● **SHORT EXERCISE**
Write the listing out again, all of it, word for word.

● **DATASET EXCERPT**
★ ★ ★

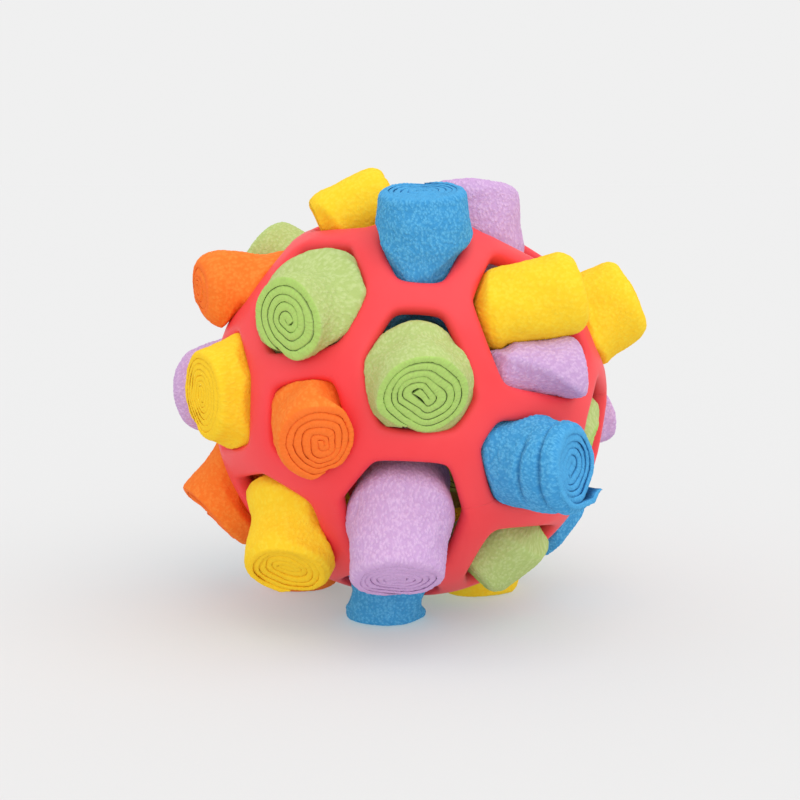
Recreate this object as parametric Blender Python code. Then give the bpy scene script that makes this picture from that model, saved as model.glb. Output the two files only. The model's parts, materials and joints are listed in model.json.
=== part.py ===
"""A snuffle ball for pets: a moulded rubber ball of struts, with a rolled strip of fleece in each hole.

Lengths are in metres. Places and directions are given as seen from the front: to the right (+X),
towards the front (-Y) and up (+Z).
"""

import math

import bmesh
import bpy
from mathutils import Euler, Matrix, Vector

MM = 0.001

# The rubber ball. Its struts follow the edges of a football's panels: 12 five-sided holes and 20 six-sided.
BALL_RADIUS = 60 * MM
WALL = 5.5 * MM
STRUT_WIDTH = 9.2 * MM
HOLE_CORNER_RADIUS = 5 * MM
EDGE_CHAMFER = 1.3 * MM
NECK_SHARE = 0.26
BALL_TURN_DEG = (-27, -1, -15.5)
CORNER_CUT_SHARE = 1 / 3
MERGE_DISTANCE = 0.01 * MM

# Where faces meet more sharply than this, the ball's edges are broken and a piece is shaded with an edge.
BROKEN_EDGE_DEG = 50
SHARP_EDGE_DEG = 40

# The rolls that the ball stands on reach this far below it, which sets the height of its middle.
FOOT_REACH = 3.3 * MM
STAND_HEIGHT = BALL_RADIUS + FOOT_REACH

# The fleece: one layer of a strip, the pitch from a layer to the next, how close to a roll's middle the
# strip starts in shares of a layer, the room that a roll leaves and the least gap between its turns.
LAYER = 1.85 * MM
LAYER_PITCH = 2.85 * MM
CORE_SHARE = 0.7
CLEARANCE = 0.36 * MM
LEAST_GAP = 0.4 * MM
OUTER_TURN_STEPS = 10
INNER_TURN_STEPS = 5

# A roll's inner end lies this far from the ball's middle, where it is drawn in between its neighbours.
INNER_END = 40 * MM
INNER_SHARE = 0.79
INNER_ROOM_SHARE = 0.9
MOUTH_RISE = 0.6 * MM
MOUTH_ROOM_SHARE = 0.97
STRAIGHT_LEAN_DEG = 27
LEAST_LEAN = 0.5 * MM

# Past the mouth a squeezed roll swells. A roll with a mouth draws in again at its outer end.
SWELL_PLACE_SHARE = 0.45
OUTER_END_SHARE = 0.89

RUBBER = (0.93, 0.09, 0.10)
BLUE = (0.05, 0.33, 0.72)
GREEN = (0.44, 0.70, 0.22)
YELLOW = (1.00, 0.63, 0.03)
ORANGE = (1.00, 0.21, 0.03)
LILAC = (0.60, 0.35, 0.76)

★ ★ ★

● **RESULT OF THE EXERCISE**
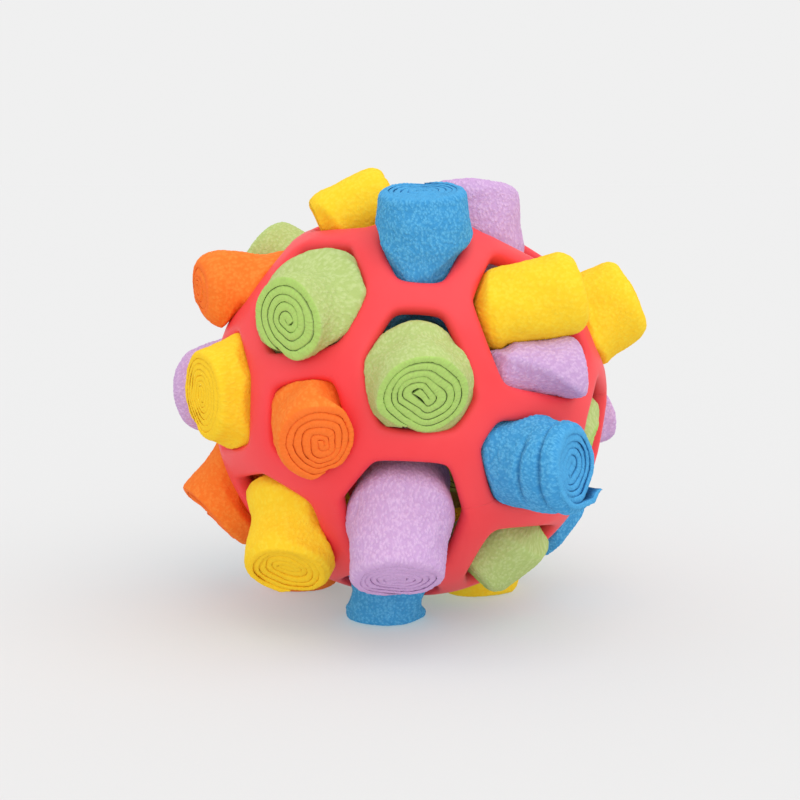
Recreate this object as parametric Blender Python code. Then give the bpy scene script that makes this picture from that model, saved as model.glb. Output the two files only. The model's parts, materials and joints are listed in model.json.
=== part.py ===
"""A snuffle ball for pets: a moulded rubber ball of struts, with a rolled strip of fleece in each hole.

Lengths are in metres. Places and directions are given as seen from the front: to the right (+X),
towards the front (-Y) and up (+Z).
"""

import math

import bmesh
import bpy
from mathutils import Euler, Matrix, Vector

MM = 0.001

# The rubber ball. Its struts follow the edges of a football's panels: 12 five-sided holes and 20 six-sided.
BALL_RADIUS = 60 * MM
WALL = 5.5 * MM
STRUT_WIDTH = 9.2 * MM
HOLE_CORNER_RADIUS = 5 * MM
EDGE_CHAMFER = 1.3 * MM
NECK_SHARE = 0.26
BALL_TURN_DEG = (-27, -1, -15.5)
CORNER_CUT_SHARE = 1 / 3
MERGE_DISTANCE = 0.01 * MM

# Where faces meet more sharply than this, the ball's edges are broken and a piece is shaded with an edge.
BROKEN_EDGE_DEG = 50
SHARP_EDGE_DEG = 40

# The rolls that the ball stands on reach this far below it, which sets the height of its middle.
FOOT_REACH = 3.3 * MM
STAND_HEIGHT = BALL_RADIUS + FOOT_REACH

# The fleece: one layer of a strip, the pitch from a layer to the next, how close to a roll's middle the
# strip starts in shares of a layer, the room that a roll leaves and the least gap between its turns.
LAYER = 1.85 * MM
LAYER_PITCH = 2.85 * MM
CORE_SHARE = 0.7
CLEARANCE = 0.36 * MM
LEAST_GAP = 0.4 * MM
OUTER_TURN_STEPS = 10
INNER_TURN_STEPS = 5

# A roll's inner end lies this far from the ball's middle, where it is drawn in between its neighbours.
INNER_END = 40 * MM
INNER_SHARE = 0.79
INNER_ROOM_SHARE = 0.9
MOUTH_RISE = 0.6 * MM
MOUTH_ROOM_SHARE = 0.97
STRAIGHT_LEAN_DEG = 27
LEAST_LEAN = 0.5 * MM

# Past the mouth a squeezed roll swells. A roll with a mouth draws in again at its outer end.
SWELL_PLACE_SHARE = 0.45
OUTER_END_SHARE = 0.89

RUBBER = (0.93, 0.09, 0.10)
BLUE = (0.05, 0.33, 0.72)
GREEN = (0.44, 0.70, 0.22)
YELLOW = (1.00, 0.63, 0.03)
ORANGE = (1.00, 0.21, 0.03)
LILAC = (0.60, 0.35, 0.76)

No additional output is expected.